▶ _Directions_:
From the data that follows, print exactly the lines starting at the one containing "seam = [edge" and ending at the one containing "# Shader maths"; include both of them and nothing more.

--- START OF Provided material ---

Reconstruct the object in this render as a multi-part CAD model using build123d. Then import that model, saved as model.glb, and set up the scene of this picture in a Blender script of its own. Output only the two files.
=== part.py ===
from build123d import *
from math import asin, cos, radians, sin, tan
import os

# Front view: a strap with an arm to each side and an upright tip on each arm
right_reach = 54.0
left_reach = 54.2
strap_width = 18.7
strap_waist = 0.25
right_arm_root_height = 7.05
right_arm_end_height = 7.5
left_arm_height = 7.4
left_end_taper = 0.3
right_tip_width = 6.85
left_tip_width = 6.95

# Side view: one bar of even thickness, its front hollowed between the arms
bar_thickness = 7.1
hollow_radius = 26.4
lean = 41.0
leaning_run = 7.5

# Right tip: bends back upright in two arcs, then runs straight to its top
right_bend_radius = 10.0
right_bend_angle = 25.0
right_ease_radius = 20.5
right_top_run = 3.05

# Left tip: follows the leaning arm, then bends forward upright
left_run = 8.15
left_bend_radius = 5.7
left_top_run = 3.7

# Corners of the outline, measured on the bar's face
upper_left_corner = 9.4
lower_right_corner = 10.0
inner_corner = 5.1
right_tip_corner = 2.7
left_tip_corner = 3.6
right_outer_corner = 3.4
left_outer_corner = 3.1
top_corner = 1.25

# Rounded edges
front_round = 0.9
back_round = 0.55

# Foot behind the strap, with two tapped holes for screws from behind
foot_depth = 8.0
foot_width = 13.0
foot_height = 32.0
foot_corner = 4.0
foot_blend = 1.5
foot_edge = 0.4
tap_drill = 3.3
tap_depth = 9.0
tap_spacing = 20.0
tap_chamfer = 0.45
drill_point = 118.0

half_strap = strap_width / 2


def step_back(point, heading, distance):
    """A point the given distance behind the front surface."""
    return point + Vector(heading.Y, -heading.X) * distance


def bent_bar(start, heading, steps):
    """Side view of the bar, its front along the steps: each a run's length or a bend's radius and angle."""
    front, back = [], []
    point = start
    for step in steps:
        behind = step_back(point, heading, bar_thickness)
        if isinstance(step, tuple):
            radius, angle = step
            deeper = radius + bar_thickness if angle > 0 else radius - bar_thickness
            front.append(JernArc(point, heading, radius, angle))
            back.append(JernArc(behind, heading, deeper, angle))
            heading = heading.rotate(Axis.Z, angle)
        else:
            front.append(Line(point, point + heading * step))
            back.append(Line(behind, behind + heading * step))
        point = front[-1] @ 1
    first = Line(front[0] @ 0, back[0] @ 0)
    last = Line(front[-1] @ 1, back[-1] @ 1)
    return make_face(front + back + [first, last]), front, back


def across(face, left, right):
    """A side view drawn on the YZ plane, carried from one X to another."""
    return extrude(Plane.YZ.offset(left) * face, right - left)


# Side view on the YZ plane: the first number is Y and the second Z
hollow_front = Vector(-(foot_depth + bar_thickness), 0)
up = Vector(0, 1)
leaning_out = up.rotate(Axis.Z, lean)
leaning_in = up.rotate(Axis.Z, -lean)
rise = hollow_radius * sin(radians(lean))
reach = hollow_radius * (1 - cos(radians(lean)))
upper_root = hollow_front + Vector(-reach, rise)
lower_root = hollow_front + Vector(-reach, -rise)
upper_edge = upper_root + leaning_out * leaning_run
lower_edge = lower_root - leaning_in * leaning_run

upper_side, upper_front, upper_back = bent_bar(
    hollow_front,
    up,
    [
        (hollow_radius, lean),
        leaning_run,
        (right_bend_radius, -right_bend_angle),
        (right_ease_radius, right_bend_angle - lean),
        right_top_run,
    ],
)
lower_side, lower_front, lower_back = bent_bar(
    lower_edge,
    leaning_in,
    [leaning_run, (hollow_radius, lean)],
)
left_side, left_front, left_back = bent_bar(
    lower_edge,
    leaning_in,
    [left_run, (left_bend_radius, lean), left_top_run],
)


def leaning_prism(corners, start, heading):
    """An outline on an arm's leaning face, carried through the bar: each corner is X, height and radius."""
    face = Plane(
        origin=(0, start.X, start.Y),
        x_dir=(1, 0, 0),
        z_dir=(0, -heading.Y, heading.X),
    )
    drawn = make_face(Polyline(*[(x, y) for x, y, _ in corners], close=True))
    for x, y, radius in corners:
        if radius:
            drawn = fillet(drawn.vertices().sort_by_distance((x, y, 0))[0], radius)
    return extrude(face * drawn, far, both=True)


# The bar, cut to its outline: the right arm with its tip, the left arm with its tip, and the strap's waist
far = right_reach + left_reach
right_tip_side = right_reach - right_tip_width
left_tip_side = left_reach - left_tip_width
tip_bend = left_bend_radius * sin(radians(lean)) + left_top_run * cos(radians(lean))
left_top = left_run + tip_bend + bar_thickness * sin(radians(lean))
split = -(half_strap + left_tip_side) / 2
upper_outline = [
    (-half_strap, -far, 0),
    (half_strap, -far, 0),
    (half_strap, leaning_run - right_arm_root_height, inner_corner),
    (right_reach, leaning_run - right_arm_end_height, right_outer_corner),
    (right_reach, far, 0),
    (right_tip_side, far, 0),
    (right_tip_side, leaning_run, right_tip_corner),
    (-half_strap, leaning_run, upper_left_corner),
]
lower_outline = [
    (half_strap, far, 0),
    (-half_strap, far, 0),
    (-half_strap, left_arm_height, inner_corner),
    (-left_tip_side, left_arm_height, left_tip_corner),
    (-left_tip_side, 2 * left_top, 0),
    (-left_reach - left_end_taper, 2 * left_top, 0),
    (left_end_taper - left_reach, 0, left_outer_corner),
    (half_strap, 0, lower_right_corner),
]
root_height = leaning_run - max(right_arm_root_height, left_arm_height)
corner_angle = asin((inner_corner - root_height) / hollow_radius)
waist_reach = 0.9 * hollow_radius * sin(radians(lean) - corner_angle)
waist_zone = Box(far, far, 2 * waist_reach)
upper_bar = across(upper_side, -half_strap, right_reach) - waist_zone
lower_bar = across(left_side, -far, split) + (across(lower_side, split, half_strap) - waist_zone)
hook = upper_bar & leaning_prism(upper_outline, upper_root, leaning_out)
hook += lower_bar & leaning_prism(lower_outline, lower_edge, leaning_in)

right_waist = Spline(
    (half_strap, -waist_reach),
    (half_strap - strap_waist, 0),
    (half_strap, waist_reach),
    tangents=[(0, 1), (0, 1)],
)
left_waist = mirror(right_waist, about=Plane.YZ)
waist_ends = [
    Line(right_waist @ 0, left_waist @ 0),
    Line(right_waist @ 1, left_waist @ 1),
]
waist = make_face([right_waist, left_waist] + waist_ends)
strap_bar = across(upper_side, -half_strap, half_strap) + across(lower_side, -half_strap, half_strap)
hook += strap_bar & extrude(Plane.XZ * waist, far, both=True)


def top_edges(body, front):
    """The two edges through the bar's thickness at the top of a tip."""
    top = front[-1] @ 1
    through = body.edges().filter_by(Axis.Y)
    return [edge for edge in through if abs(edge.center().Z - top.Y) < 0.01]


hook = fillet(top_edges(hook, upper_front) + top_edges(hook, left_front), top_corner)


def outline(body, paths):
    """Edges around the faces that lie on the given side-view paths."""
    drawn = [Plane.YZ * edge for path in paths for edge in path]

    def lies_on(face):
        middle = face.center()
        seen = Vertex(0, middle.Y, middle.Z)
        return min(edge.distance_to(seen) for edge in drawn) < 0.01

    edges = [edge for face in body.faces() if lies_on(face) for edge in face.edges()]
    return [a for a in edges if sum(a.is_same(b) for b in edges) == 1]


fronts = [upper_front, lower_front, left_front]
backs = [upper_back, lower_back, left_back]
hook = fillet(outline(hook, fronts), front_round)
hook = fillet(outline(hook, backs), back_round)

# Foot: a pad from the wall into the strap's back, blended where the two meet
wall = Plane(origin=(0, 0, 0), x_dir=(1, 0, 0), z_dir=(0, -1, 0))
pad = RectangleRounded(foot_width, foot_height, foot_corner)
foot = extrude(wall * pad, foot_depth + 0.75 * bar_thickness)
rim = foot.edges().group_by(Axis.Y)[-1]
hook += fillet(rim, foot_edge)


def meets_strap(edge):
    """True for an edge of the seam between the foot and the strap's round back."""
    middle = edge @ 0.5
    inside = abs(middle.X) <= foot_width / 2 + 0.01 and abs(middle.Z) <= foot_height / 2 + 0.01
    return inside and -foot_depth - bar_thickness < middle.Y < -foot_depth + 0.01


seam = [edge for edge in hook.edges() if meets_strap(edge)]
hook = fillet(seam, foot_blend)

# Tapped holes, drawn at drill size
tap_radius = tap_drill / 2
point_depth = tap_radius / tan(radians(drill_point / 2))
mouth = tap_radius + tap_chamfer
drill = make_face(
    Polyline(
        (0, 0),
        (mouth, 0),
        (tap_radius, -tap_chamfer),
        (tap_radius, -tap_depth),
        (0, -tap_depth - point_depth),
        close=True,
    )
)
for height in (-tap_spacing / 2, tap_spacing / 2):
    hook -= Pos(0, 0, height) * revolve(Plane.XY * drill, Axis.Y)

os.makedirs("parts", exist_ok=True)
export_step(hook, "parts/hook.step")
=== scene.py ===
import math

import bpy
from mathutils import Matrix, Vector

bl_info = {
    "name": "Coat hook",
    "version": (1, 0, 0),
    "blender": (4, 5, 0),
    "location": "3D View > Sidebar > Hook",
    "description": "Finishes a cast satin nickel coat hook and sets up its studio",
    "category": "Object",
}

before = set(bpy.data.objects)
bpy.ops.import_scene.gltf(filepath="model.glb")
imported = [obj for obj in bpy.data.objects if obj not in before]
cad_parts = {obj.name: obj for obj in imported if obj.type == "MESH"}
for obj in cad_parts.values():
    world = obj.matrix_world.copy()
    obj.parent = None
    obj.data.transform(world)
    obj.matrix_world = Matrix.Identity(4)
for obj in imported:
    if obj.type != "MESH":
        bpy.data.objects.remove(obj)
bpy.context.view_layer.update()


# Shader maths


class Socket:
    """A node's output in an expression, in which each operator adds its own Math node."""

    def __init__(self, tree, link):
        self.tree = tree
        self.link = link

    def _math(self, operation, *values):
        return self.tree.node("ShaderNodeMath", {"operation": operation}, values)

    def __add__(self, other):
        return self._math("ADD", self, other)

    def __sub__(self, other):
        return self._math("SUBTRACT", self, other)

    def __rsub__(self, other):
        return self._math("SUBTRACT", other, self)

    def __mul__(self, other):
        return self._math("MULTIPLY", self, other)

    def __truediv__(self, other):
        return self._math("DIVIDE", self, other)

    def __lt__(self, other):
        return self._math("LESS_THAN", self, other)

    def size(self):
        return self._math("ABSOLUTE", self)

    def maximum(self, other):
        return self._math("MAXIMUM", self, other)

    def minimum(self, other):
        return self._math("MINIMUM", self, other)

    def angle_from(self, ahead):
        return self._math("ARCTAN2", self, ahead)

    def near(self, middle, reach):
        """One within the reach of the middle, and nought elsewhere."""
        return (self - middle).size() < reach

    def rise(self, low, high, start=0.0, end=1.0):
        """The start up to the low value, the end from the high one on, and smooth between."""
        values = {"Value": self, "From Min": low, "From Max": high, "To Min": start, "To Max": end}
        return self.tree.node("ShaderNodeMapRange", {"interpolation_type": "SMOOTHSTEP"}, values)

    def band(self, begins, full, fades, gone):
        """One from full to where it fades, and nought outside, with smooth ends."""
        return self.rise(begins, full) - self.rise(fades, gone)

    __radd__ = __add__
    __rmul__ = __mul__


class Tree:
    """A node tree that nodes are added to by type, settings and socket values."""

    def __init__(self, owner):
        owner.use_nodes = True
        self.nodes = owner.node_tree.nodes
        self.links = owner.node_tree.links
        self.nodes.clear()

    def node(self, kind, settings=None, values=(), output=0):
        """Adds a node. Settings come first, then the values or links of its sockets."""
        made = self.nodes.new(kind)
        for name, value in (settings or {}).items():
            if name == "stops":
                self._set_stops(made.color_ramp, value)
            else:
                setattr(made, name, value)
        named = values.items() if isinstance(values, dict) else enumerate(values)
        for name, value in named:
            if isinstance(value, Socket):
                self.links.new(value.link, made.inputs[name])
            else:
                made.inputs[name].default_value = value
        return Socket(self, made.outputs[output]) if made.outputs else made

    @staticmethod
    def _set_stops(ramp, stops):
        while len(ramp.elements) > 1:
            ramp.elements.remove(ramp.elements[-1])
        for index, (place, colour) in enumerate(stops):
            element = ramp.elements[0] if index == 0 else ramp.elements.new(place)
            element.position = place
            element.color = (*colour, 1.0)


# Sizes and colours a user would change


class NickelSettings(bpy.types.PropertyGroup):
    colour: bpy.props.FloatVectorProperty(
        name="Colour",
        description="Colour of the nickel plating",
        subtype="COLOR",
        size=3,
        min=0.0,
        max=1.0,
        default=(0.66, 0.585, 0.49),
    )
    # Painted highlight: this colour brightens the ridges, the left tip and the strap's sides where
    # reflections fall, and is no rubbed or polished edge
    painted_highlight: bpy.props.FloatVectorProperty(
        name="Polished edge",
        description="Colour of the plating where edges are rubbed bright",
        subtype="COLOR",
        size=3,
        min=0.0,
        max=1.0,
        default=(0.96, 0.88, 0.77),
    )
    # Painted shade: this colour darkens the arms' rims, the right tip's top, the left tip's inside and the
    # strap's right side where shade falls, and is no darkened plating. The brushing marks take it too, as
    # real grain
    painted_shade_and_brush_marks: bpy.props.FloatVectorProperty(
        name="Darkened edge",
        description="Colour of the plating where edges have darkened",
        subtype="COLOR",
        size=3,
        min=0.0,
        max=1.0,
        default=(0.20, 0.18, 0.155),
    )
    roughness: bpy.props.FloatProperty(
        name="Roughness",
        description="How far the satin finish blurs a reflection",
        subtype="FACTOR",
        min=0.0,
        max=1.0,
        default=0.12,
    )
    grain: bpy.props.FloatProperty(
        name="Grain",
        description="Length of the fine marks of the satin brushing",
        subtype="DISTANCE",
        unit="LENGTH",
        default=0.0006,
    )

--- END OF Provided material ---

▶ _Result_:
seam = [edge for edge in hook.edges() if meets_strap(edge)]
hook = fillet(seam, foot_blend)

# Tapped holes, drawn at drill size
tap_radius = tap_drill / 2
point_depth = tap_radius / tan(radians(drill_point / 2))
mouth = tap_radius + tap_chamfer
drill = make_face(
    Polyline(
        (0, 0),
        (mouth, 0),
        (tap_radius, -tap_chamfer),
        (tap_radius, -tap_depth),
        (0, -tap_depth - point_depth),
        close=True,
    )
)
for height in (-tap_spacing / 2, tap_spacing / 2):
    hook -= Pos(0, 0, height) * revolve(Plane.XY * drill, Axis.Y)

os.makedirs("parts", exist_ok=True)
export_step(hook, "parts/hook.step")
=== scene.py ===
import math

import bpy
from mathutils import Matrix, Vector

bl_info = {
    "name": "Coat hook",
    "version": (1, 0, 0),
    "blender": (4, 5, 0),
    "location": "3D View > Sidebar > Hook",
    "description": "Finishes a cast satin nickel coat hook and sets up its studio",
    "category": "Object",
}

before = set(bpy.data.objects)
bpy.ops.import_scene.gltf(filepath="model.glb")
imported = [obj for obj in bpy.data.objects if obj not in before]
cad_parts = {obj.name: obj for obj in imported if obj.type == "MESH"}
for obj in cad_parts.values():
    world = obj.matrix_world.copy()
    obj.parent = None
    obj.data.transform(world)
    obj.matrix_world = Matrix.Identity(4)
for obj in imported:
    if obj.type != "MESH":
        bpy.data.objects.remove(obj)
bpy.context.view_layer.update()


# Shader maths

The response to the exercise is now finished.